If the grammar is a proper subset of Python, you can still use the ast module for parsing, and then write your own interpreter for the parsed nodes.

However, I think what you really want to do here is build a very simple parser for your very simple language. This is a great opportunity to learn how to use a parsing library like pyparsing or a parser-generator tool like pybison, or to build a simple recursive-descent parser from scratch. But for something this simple, even basic string operations (splitting on/finding parentheses) should be sufficient.
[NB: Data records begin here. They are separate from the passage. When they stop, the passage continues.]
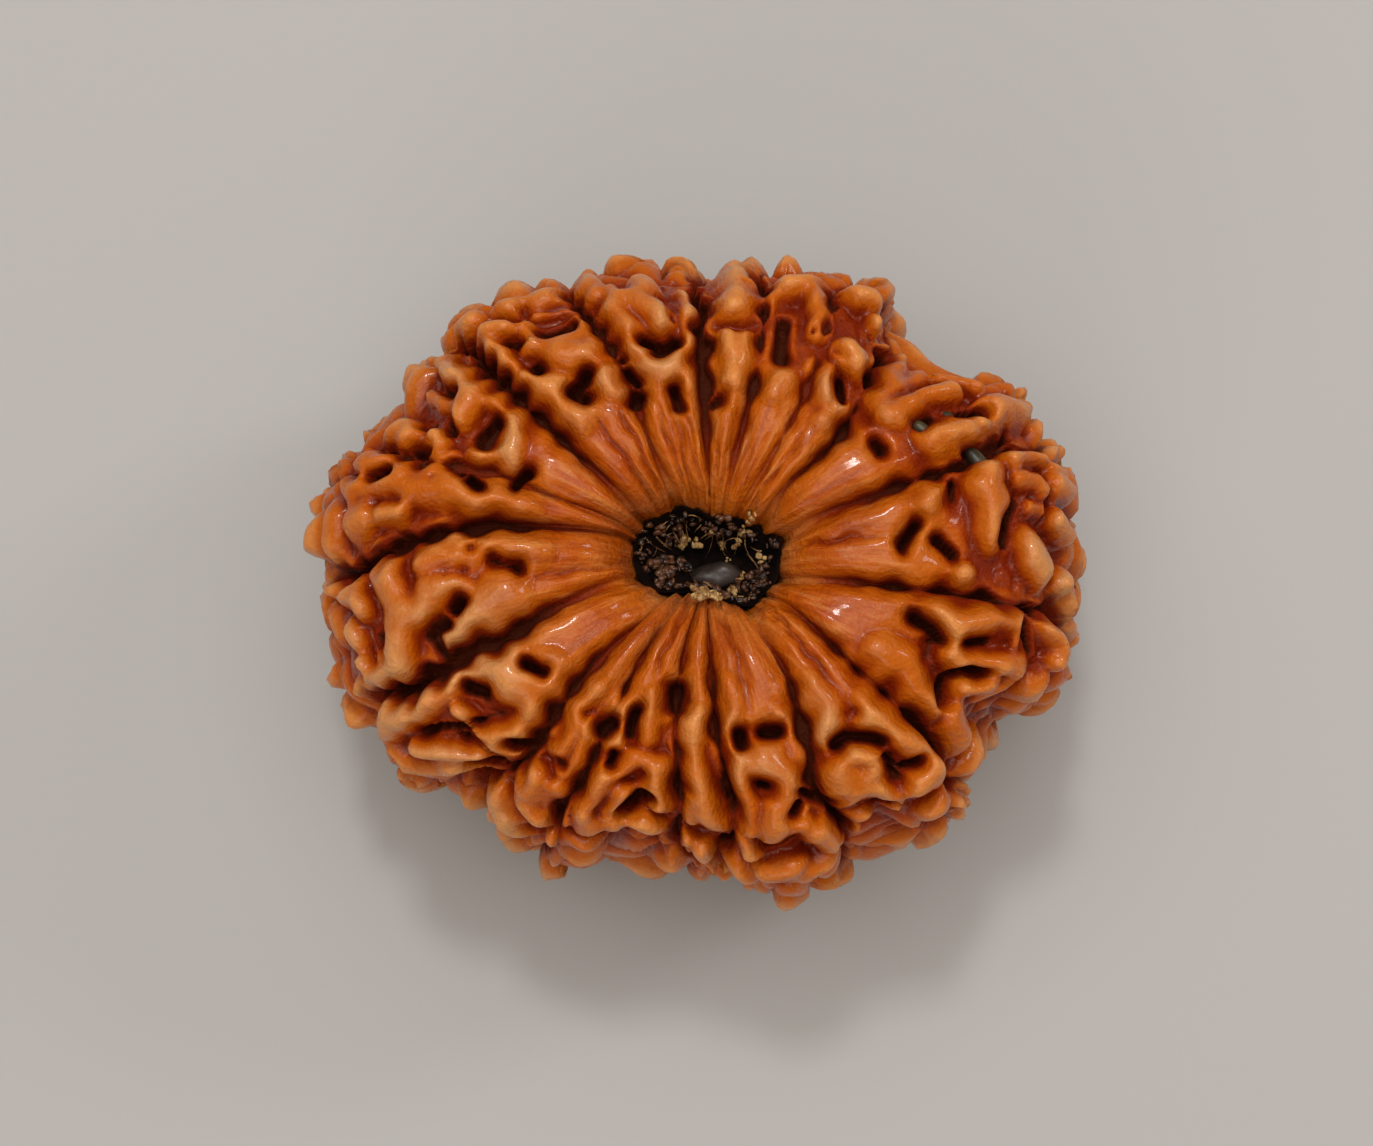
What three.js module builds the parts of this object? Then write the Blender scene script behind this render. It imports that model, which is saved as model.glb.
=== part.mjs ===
// Rudraksha seed: one dried fruit stone, wider than it is tall, with its natural canal upright.
// Millimetres. +Z runs up the canal, +X along the longer width. The seed rests on its lower lobes.
import * as THREE from 'three';

// Driving dimensions
const HEIGHT = 23; // pole to pole, along the canal
const CANAL_AT = { x: 0.5, y: -0.1 }; // canal axis from the middle of the outline
// From the canal axis to the canal wall, every 15 degrees from +X towards +Y
const CANAL = [2.75, 2.9, 2.4, 2.1, 1.8, 1.55, 1.6, 2.0, 2.4, 2.5, 2.9, 3.0,
  2.95, 2.75, 2.25, 1.6, 1.2, 1.05, 1.0, 1.25, 1.8, 2.4, 2.45, 2.75];
// From the canal axis to the knob tops of the flank, at the same bearings
const REACH = [17.3, 17.8, 16.95, 14.4, 16.1, 15.4, 14.8, 15.25, 15.8, 17.1, 16.7, 18.5,
  18.35, 18.15, 17.5, 15.25, 15.6, 13.9, 14.4, 15.6, 15.3, 16.4, 15.25, 17.8];
const FLANK_POWER = 2.3; // roundness of the flank in section
const MOUTH_POWER = 4.5; // squareness of the shoulder where the top turns into the canal

// A place on the surface is a bearing in degrees and a share of the way over it:
// 0 at mid canal, 25 at the mouth, 50 on the top ring, 100 at the belly, 150 on the lower ring.
const SHARES = [30, 40, 50, 60, 70, 100];
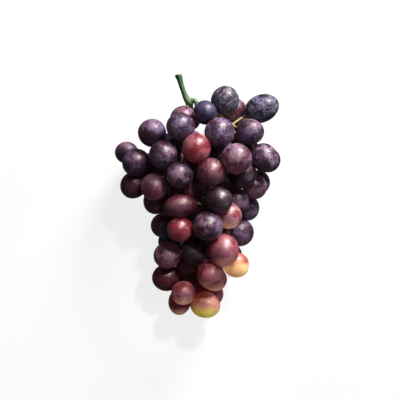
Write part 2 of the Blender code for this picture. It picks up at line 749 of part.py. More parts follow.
if __name__ == "__main__":
    main()
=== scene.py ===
"""Dresses the bunch: smooth grapes under their bloom, a rounded green stalk, floor, light and camera."""
import math
import random

import bpy
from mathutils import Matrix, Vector
import numpy as np


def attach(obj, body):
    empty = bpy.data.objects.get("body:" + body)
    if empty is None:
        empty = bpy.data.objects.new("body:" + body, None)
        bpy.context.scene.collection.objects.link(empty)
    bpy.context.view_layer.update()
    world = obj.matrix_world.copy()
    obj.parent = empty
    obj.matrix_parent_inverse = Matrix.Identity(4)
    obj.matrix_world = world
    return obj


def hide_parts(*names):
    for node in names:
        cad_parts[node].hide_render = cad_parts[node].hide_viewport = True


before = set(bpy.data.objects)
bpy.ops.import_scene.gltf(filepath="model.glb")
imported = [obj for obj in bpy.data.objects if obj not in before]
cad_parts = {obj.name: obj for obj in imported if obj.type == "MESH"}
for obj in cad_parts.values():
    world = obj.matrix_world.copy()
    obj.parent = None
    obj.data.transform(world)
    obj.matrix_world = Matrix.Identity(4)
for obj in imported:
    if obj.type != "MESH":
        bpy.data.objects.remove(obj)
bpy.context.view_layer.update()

MM = 0.001
SEED = 10

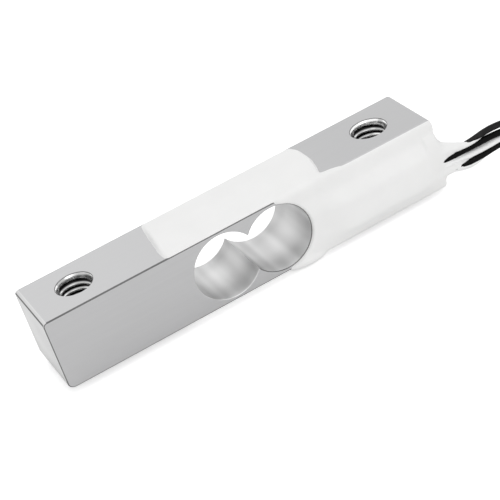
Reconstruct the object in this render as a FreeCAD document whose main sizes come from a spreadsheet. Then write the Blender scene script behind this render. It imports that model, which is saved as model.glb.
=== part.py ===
import FreeCAD, Part
import math
import os
import re
import Sketcher

# Single point load cell: a square aluminium bar with two crossing bores that leave
# four thin bending walls, strain gauges over those walls, and one cured mass of white
# silicone over the gauges and wiring. Four thin leads come out at the fixed end.
# Frame: X along the bar towards the lead end, Y across it with the wired face at -Y,
# Z up. The origin is on the bar's lower face, midway between the two tapped holes.

os.makedirs("parts", exist_ok=True)
doc = FreeCAD.newDocument("LoadCell")
vector = FreeCAD.Vector

# driving sizes, in millimetres
sheet = doc.addObject("Spreadsheet::Sheet", "Sizes")
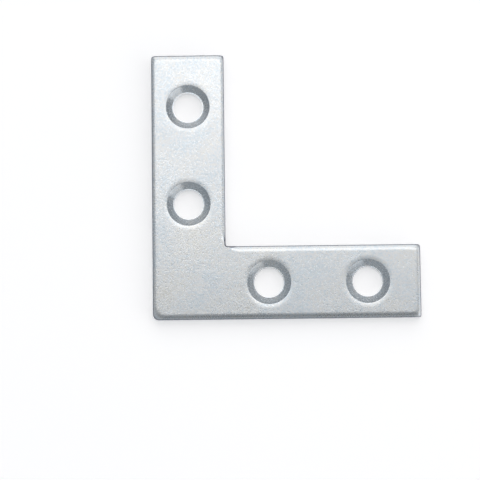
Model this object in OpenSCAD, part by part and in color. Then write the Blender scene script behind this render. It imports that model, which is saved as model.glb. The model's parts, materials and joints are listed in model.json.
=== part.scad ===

Here's an intentionally stupid example (which you definitely shouldn't turn in if you want a good grade) to show how easy it is:

import operator

OPERATORS = operator.__dict__

def evaluate_expression(expr):
    try:
        return int(expr)
    except ValueError:
        pass
    op, _, args = expr.rpartition('(')
    rest, _, thisop = op.rpartition(',')
    args = args.rstrip(')').split(',')
    argvalues = map(int, args)
    thisvalue = OPERATORS[thisop](*argvalues)
    if rest:
        return evaluate_expression('{},{}'.format(rest, thisvalue))
    return thisvalue

while True:
    expr = input()
    print(evaluate_expression(expr))

Normally, you want to find the outermost expression, then evaluate it recursively—that's a lot easier than finding the rightmost, substituting it into the string, and evaluating the result recursively. Again, I'm just showing how easy it is to do even if you don't do it the easy way.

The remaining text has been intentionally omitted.